Anyhow, Perry wants to repeal “Obamacare” natch, and let states be laboratories for health care reform, unless it looks anything like Massachusetts’s health care law. In that case, at best he will hold his nose and accept it as the price of federalism. At worst, he will argue that the original intent of the constitution does not allow states to encroach in this area because it impinges on personal freedom. In general though he believes the federal government’s authority should be much more limited than it is, probably limited to providing for the common defense and controlling immigration, and not much else. Why? Because he thinks this was the founding fathers’ original intent, in spite of the words in the constitution ratified by the many states saying otherwise!

In Rick Perry’s ideal world, agencies like the Food and Drug Administration would be abolished and the money saved on these wasteful agencies returned to taxpayers. States would choose whether or not to regulate drugs. In fact, states already can regulate drugs. Here in Virginia, for example, I cannot buy Sudafed over the counter without giving them my driver’s license, which is scanned. A record of the purchase is put into a database that tracks how many times I bought Sudafed. Basically, Virginia wants to know if I might be running a meth lab. Virginia can extend federal law, but cannot selectively override federal law. This is perfectly clear to most of us who have read the Supremacy Clause.

I do hope that Rick Perry’s idea of federalism at least extends to allowing the federal government to regulate the airwaves and airline traffic. Because otherwise, goodness, it would be a hell of a mess trying to fly anywhere or keeping deviant radio waves from illegally crossing a state’s boundaries. However, neither of these is directly mentioned in the U.S. constitution so maybe they are not allowed. After all, original intent triumphs everything.

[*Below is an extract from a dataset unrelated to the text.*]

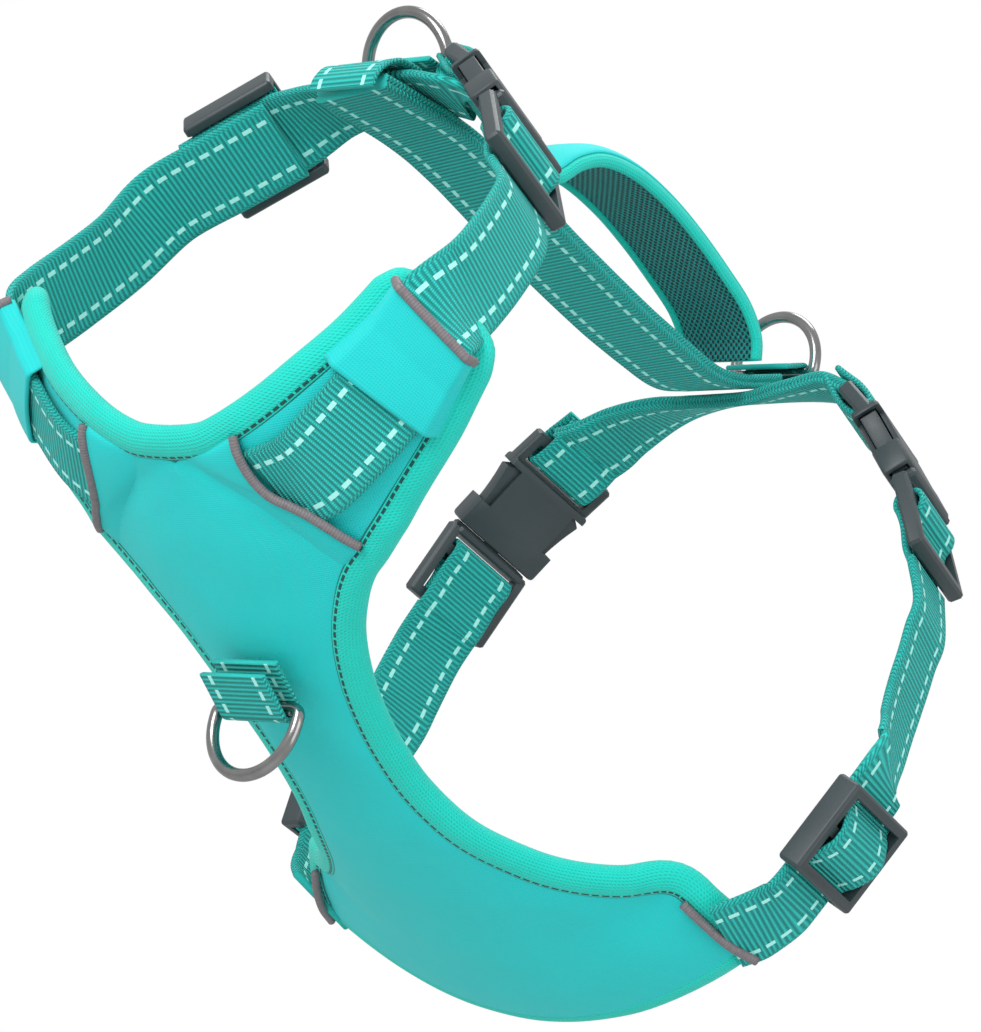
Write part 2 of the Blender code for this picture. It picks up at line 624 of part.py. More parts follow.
def ring_loop(bar, up, out, reach):
    """Route of a tab that comes along under a ring's bar, turns round it and lies back on itself."""
    along = Vector(up).normalized()
    away = Vector(out).normalized()
    turn = RING_WIRE + GAP + TAB_THICK / 2
    route = [(bar - along * reach - away * turn, away), (bar - along * reach * 0.5 - away * turn, away)]
    for i in range(7):
        angle = -math.pi / 2 + math.pi * i / 6
        spoke = along * math.cos(angle) + away * math.sin(angle)
        route.append((bar + spoke * turn, -spoke))
    route += [(bar - along * reach * 0.5 + away * turn, -away), (bar - along * reach + away * turn, -away)]
    return route


TOP_RING_BAR = mm(0, -4.5, 11)
FRONT_RING_BAR = mm(0, 38, -161.5)
REAR_RING_BAR = mm(0, 174.4, 36.2)
TOP_TAB = [
    (mm(0, -24.6, -7), (0, -0.97, 0.24)), (mm(0, -25, -3.5), (0, -1, 0.1)), (mm(0, -23, 1.6), (0, -0.8, 0.6)),
    (mm(0, -18.5, 5.2), (-0.05, -0.3, 0.95)), (mm(0, -12, 7), (-0.06, -0.2, 0.98)),
]


def add_rings():
    width = WEB_WIDTH - 1.5 * MM
    add_ring("top_d_ring", TOP_RING_BAR, (0, -0.61, 0.79))
    add_strap("top_ring_tab", TOP_TAB + ring_loop(TOP_RING_BAR, (0, 1, 0.2), (0, -0.2, 1), 6 * MM), 30,
              width=width, thickness=TAB_THICK)
    add_ring("front_d_ring", FRONT_RING_BAR, (0, 0.2, -0.98))
    add_strap("front_ring_tab", ring_loop(FRONT_RING_BAR, (0, 0.93, -0.36), (0, -0.36, -0.93), 13 * MM), 22,
              width=width, thickness=TAB_THICK)
    add_ring("rear_d_ring", REAR_RING_BAR, (0, -0.3, 0.95))
    add_strap("rear_ring_tab", ring_loop(REAR_RING_BAR, (0, 0.8, 0.6), (0, -0.6, 0.8), 8 * MM), 22,
              width=width, thickness=TAB_THICK)


def add_handle():
    for name, level, thick in HANDLE_LAYERS:
        frames = frames_along(HANDLE_ROUTE, 16)
        mesh = strip_mesh(name, frames, HANDLE_WIDTH, (level + thick / 2) * MM)
        mat = {"handle_foam": FOAM, "handle_cover": FABRIC}.get(name, MESH_FABRIC)
        add_solidify(add_object(name, mesh, mat), thick * MM, 0)


def loop_route(mouth, pull, out, bend, route):
    """Webbing from just below the plug's outer bar to the strap's join."""
    frame = plug_frame(pose_matrix(mouth, pull, out), bend)
    start = (frame @ Vector((0, PLUG_END + 6 * GAP, 0)), frame.to_3x3() @ Vector((0, 0, 1)))
    return [start] + route


def add_straps():
    add_strap("back_strap", BACK_ROUTE, 24, thickness=DOUBLE_THICK)
    add_strap("neck_strap_over", NECK_OVER, 20)
    add_strap("neck_strap_right", arm_route("right", ARM_STARTS["right"], 5) + NECK_RIGHT_RISE, 30)
    add_strap("neck_strap_left", arm_route("left", ARM_STARTS["left"], 6) + NECK_LEFT_RISE, 16)
    neck_loop = loop_route(NECK_MOUTH, NECK_PULL, NECK_OUT, NECK_BEND, NECK_LEFT_LOOP[::-1])
    add_strap("neck_strap_left_loop", neck_loop, 14, thickness=DOUBLE_THICK)
    add_strap("girth_strap_over", GIRTH_OVER, 22, thickness=DOUBLE_THICK)
    for side, plan in SIDES.items():
        loop = loop_route(plan["mouth"], plan["pull"], plan["out"], plan["bend"], plan["loop"])
        add_strap(f"girth_strap_{side}_loop", loop, 14, thickness=DOUBLE_THICK)
        add_strap(f"girth_strap_{side}", plan["lower"], 22)


def add_fittings():
    add_buckle("neck_buckle", NECK_MOUTH, NECK_PULL, NECK_OUT, NECK_BEND)
    add_slider("neck_slider", NECK_SLIDER, NECK_SLIDER_PULL, NECK_SLIDER_OUT, WEB_THICK / 2)
    for side, plan in SIDES.items():
        add_buckle(f"girth_buckle_{side}", plan["mouth"], plan["pull"], plan["out"], plan["bend"])
        add_slider(f"girth_slider_{side}", plan["slider"], plan["slider_pull"], plan["slider_out"], WEB_THICK / 2)


add_chest_plate()
add_bindings()
add_piping()
add_straps()
add_fittings()
add_rings()
add_handle()
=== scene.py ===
"""No pull dog harness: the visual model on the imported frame."""
import math

import bmesh
import bpy
from mathutils import Matrix, Vector, noise


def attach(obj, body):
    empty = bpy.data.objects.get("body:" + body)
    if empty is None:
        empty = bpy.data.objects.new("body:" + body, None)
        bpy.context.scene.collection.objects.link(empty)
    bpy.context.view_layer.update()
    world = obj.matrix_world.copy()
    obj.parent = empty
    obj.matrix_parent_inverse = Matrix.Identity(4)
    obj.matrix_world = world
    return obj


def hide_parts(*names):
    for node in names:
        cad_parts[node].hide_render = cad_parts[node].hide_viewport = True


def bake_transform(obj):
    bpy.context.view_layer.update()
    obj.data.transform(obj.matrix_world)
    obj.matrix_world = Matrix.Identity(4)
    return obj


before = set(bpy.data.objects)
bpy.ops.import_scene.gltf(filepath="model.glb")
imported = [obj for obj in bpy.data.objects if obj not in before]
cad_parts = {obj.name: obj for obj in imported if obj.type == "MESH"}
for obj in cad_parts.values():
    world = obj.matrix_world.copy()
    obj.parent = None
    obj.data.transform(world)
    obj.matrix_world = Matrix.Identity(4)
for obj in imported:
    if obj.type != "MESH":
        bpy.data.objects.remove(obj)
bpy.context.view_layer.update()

MM = 0.001
GAP = 0.3 * MM
WEB = 25 * MM
SINGLE = 2.3 * MM
DOUBLE = 4.1 * MM
ROOT = "harness"


def mm(x, y, z):
    return Vector((x, y, z)) * MM


# ---------------------------------------------------------------- routes, as the CAD has them
PANEL_ROWS = [
    (mm(0, 181, -178), mm(76, 166.5, -159)), (mm(0, 171, -178), mm(72.5, 158, -158)),
    (mm(0, 160, -177), mm(69, 149.5, -156.5)), (mm(0, 148, -176), mm(64.5, 141.5, -154.5)),
    (mm(0, 136, -174.5), mm(54, 136, -160)), (mm(0, 123, -173), mm(43, 127, -164)),
    (mm(0, 109, -171), mm(32, 114, -166)), (mm(0, 94, -168.5), mm(23.5, 98, -166)),
    (mm(0, 78, -164.5), mm(18.5, 80, -162.5)), (mm(0, 60, -160), mm(18, 61, -157.5)),
    (mm(0, 43, -155), mm(21, 43, -151.5)), (mm(0, 27, -149), mm(26, 28.5, -145)),
    (mm(0, 12, -142.5), mm(32.5, 17.5, -139)), (mm(0, -2, -136), mm(38, 11.5, -134.5)),
    (mm(0, -13, -130), mm(43, 8.5, -131)), (mm(0, -22, -125), mm(47, 5.5, -128)),
    (mm(13, -24, -123.5), mm(50.5, 3, -125.5)), (mm(26, -27, -119.5), mm(55, 0, -121.5)),
    (mm(37.5, -29.5, -113.5), mm(61, -4, -116.5)), (mm(48, -32, -106), mm(67, -8, -110.5)),
    (mm(57, -33.5, -98), mm(72.5, -12, -104.5)), (mm(64, -35, -90.5), mm(77, -15.5, -98)),
    (mm(69.5, -36.5, -83), mm(81.5, -19, -91)),
]
NECK_ROW = 15
ARM_BULGE = 0.8 * MM
ARM_END = 22
LAST = len(PANEL_ROWS) - 1
BACK_ROUTE = [
    (mm(0, -21.5, -4.6), (-0.12, -0.24, 1)), (mm(0, -9, -1.4), (-0.13, -0.24, 1)),
    (mm(0, 10, 3.1), (-0.15, -0.16, 1)), (mm(0, 30, 5), (-0.16, -0.04, 1)), (mm(0, 64, 5.3), (-0.16, -0.01, 1)),
    (mm(0, 100, 7), (-0.15, -0.06, 1)), (mm(0, 124, 9.4), (-0.12, -0.12, 1)), (mm(0, 140, 12), (-0.08, -0.3, 1)),
    (mm(0, 152.6, 18.6), (-0.02, -0.55, 0.83)), (mm(0, 165.4, 28), (0, -0.6, 0.8)),
]
NECK_OVER = [
    (mm(-59.4, -7.2, -20.8), (-0.6, 0.24, 0.75)), (mm(-47.8, -5.9, -11.6), (-0.6, 0.24, 0.75)),
    (mm(-38, -4.7, -3.9), (-0.6, 0.24, 0.75)), (mm(-26, -5.4, 1.6), (-0.3, -0.1, 0.94)),
    (mm(-13, -6, 3.6), (-0.1, -0.24, 0.97)), (mm(0, -6, 4.9), (-0.08, -0.24, 0.97)),
    (mm(11, -4.6, 5.8), (0.02, -0.2, 0.97)), (mm(21, -2.4, 4.9), (0.3, -0.1, 0.95)),
]
NECK_RIGHT_RISE = [
    (mm(-77.4, -24, -76), (-0.99, -0.12, -0.02)), (mm(-75.8, -17.4, -62), (-0.99, -0.05, 0.1)),
    (mm(-72.2, -12, -47), (-0.92, 0.05, 0.38)), (mm(-66, -9.4, -30.5), (-0.66, 0.2, 0.72)),
    (mm(-50, -7.5, -18.1), (-0.6, 0.24, 0.75)), (mm(-36, -5.7, -7.1), (-0.6, 0.24, 0.75)),
]
NECK_LEFT_RISE = [(mm(78.2, -25.4, -77.6), (0.99, -0.12, 0))]
NECK_LEFT_LOOP = [
    (mm(78.3, -24, -74.4), (0.99, -0.1, 0)), (mm(77.8, -20.4, -64.5), (0.98, 0, 0.14)),
    (mm(76.2, -17, -54), (0.95, 0.06, 0.3)), (mm(73.6, -14.4, -45), (0.88, 0.1, 0.45)),
]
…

The Supremacy Clause exists specifically to answer the question that Rick Perry and so many other Republicans raise. You would think that they might, like, actually read it. The Supremacy Clause also has the side effect of allowing activities that affect the country as a whole to be done nationally once, instead of replicating it inefficiently and piecemeal up to fifty times across the fifty states. Do we really want to take federalism to the extreme where the New York State health department says that heroin is an addictive drug and hence illegal, while California judges it is a matter of individual liberty and should thus not be regulated? Do we really want one state to allow shoddy Chinese drywall while another state prohibits it?

It all sounds so dreadfully confusing and, worse, incredibly inefficient. Granted the federal government has lots of bad laws, but at least if it is repealed it is gone nationally. If federalism existed the way Rick Perry envisions it, most of us would find it too risky to ever leave our state, simply because there are too many ways you can get in trouble with the law moving to another state. You couldn’t count on any law being consistent. We’d probably want an opinion from our lawyers before we moved to another state. Our lifestyle, say living with our gay spouse, could be criminal in a neighboring state. One state may be okay with Miranda rights, another prohibit them.

My wan hope is that as Americans learn more about Perry and other Republicans’ bizarre idea of federalism that they will come to my conclusion: it’s crazy and wrong. But it’s more than that: it’s unconstitutional. Let’s just hope if someone like Perry does get elected president and tries out this notion of federalism, our federal judges will apply the U.S. constitution as it was actually written in judging the cases. This includes those inconvenient clauses like the Supremacy Clause that plainly say what they plainly say.